Yılmaz Özdil: "Ayasofya’nın kapısını yemek orucu bozar mı?"
Yılmaz Özdil'in Sözcü Gazetesi'nde yayınlanan bugünkü yazısı...
Ayasofya'nın imparatorluk kapısı'nı yediler iyi mi…
★
Cami haline getirildikten sonra 1400 yıllık kapıda hasar oluşmuştu, inceleme yapıldı, sayın ahalimizin “kutsal” diyerek, kapıyı elleriyle sürte sürte aşındırdıkları, dökülen parçaları yuttukları ortaya çıktı.
★
Bizans imparatoru Heraklius, kafayı Nuh'un gemisine takmıştı, 620 yılında Sasanilerle savaşmak için bölgeye gittiğinde, Cudi dağı'na çıkmış, Nuh'un gemisini buldum diyerek, tahta parçaları getirmişti, rivayete göre, impatorluk kapısını bu tahta parçalarıyla yaptırmıştı.

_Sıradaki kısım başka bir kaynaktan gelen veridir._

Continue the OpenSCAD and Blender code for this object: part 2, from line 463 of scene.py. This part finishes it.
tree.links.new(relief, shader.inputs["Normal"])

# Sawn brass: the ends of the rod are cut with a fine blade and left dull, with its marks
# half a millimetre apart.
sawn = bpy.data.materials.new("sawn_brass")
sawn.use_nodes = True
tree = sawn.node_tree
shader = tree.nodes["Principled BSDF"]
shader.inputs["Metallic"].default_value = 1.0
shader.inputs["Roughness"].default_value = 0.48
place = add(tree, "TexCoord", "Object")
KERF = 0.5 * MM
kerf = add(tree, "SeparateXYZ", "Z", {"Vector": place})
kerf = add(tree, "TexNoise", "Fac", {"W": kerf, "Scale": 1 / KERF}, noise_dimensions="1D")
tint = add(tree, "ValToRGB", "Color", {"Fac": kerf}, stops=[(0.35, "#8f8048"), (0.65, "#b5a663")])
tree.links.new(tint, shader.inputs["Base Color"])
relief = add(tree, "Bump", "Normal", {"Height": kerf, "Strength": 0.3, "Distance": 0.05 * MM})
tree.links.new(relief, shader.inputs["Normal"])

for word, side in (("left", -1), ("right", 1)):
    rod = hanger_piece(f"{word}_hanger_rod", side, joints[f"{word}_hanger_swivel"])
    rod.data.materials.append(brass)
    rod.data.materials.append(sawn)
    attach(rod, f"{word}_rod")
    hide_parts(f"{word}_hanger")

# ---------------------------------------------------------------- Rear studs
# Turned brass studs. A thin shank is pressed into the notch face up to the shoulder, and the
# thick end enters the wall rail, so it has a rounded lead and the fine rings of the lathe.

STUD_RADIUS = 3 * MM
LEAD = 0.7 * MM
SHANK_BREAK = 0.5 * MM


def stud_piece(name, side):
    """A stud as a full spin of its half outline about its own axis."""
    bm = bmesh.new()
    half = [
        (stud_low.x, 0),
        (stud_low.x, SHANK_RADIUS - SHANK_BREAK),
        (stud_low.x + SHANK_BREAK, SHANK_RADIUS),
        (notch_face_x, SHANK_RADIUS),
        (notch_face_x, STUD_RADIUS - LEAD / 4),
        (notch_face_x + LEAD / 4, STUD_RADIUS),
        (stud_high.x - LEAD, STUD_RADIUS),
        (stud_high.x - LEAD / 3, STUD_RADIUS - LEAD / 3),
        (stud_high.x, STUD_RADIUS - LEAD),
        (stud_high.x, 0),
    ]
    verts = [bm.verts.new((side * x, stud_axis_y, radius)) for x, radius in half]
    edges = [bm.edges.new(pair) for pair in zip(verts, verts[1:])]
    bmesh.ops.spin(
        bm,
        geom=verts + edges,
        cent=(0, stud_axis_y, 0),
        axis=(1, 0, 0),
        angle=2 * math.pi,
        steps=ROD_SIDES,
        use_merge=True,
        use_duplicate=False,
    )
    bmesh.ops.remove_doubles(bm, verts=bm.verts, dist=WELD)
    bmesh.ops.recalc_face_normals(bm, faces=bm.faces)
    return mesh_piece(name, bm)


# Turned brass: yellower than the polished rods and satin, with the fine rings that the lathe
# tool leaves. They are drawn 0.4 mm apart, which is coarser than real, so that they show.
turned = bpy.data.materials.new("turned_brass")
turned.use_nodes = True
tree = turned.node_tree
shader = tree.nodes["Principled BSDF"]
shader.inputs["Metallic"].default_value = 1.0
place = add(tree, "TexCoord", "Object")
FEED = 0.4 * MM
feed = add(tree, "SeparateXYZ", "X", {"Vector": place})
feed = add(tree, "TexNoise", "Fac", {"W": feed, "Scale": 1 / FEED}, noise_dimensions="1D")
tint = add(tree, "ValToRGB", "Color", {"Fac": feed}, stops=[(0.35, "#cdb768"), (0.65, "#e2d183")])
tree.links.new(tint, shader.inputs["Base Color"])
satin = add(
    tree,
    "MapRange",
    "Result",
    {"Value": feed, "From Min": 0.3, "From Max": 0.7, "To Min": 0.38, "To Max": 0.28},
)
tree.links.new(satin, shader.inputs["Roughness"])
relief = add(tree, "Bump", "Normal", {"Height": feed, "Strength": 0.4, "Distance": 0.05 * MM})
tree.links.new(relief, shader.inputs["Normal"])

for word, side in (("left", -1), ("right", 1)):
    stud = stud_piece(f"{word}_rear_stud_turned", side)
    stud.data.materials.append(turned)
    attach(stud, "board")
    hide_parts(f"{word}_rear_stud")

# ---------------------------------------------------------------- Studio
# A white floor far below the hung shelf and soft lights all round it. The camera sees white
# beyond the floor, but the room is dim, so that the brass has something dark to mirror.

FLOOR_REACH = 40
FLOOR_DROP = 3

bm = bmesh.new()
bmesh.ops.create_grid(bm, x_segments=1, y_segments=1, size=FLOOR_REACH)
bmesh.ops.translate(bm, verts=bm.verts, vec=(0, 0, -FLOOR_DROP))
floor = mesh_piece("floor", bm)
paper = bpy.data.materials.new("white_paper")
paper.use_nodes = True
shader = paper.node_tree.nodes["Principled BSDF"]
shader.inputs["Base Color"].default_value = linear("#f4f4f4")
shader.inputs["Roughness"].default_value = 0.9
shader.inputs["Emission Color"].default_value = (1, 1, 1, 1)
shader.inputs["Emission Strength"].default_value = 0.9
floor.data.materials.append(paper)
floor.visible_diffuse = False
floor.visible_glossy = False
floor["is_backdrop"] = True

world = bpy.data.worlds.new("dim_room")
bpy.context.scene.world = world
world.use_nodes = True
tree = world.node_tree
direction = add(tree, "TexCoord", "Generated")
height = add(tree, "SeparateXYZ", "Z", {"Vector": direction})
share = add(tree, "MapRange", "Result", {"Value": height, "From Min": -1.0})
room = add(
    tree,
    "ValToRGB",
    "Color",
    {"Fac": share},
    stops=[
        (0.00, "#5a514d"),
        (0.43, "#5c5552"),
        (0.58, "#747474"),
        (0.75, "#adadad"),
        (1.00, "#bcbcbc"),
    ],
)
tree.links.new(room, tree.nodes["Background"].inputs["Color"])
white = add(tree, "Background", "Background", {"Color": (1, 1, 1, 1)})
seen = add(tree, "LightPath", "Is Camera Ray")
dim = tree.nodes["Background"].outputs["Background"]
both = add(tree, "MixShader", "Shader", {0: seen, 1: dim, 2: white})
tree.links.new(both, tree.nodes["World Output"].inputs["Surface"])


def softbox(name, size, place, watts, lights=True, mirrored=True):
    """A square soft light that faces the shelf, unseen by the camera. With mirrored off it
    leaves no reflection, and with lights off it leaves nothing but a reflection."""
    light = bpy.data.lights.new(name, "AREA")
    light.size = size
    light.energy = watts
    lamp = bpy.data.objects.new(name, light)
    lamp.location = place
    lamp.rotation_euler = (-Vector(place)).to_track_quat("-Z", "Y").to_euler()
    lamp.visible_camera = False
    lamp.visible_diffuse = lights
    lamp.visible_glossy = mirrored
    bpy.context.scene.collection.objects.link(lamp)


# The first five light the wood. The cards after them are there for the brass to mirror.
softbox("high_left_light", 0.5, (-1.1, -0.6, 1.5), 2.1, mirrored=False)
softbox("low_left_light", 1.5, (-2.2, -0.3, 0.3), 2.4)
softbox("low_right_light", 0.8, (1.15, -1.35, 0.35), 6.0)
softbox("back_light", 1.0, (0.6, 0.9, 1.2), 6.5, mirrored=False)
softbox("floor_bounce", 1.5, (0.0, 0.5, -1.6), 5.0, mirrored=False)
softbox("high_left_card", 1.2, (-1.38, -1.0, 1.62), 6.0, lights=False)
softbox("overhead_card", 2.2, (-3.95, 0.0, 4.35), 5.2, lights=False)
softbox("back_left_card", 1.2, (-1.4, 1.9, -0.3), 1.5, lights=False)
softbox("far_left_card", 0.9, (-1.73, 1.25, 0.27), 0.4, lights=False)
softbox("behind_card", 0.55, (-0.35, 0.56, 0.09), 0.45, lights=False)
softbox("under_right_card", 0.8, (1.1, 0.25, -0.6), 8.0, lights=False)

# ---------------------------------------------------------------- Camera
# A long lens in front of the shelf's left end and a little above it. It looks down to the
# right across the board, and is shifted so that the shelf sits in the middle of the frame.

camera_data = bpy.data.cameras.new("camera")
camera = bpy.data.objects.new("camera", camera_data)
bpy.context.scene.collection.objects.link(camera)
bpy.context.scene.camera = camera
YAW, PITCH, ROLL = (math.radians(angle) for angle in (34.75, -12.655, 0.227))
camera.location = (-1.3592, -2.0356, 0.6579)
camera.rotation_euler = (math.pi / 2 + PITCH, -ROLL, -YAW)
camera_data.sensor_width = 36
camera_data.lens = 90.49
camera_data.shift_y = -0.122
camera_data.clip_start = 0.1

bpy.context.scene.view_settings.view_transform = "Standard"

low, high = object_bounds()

Sayın ahalimizin “mübarek” diyerek yediği kapı işte bu.
★
Ama bazı tarihçilerimiz, o kapının bizans imparatoru tarafından yapılmadığını, padişah Abdülmecid tarafından mimar Fossati'ye yaptırıldığını izah ederek, sayın ahalimizin yüreğine su serpiyor.
Sanırsın mimar Fossati evliyadır…
Kapı Osmanlı eseriyse, afiyetle yenmesinde sakınca yok demek ki.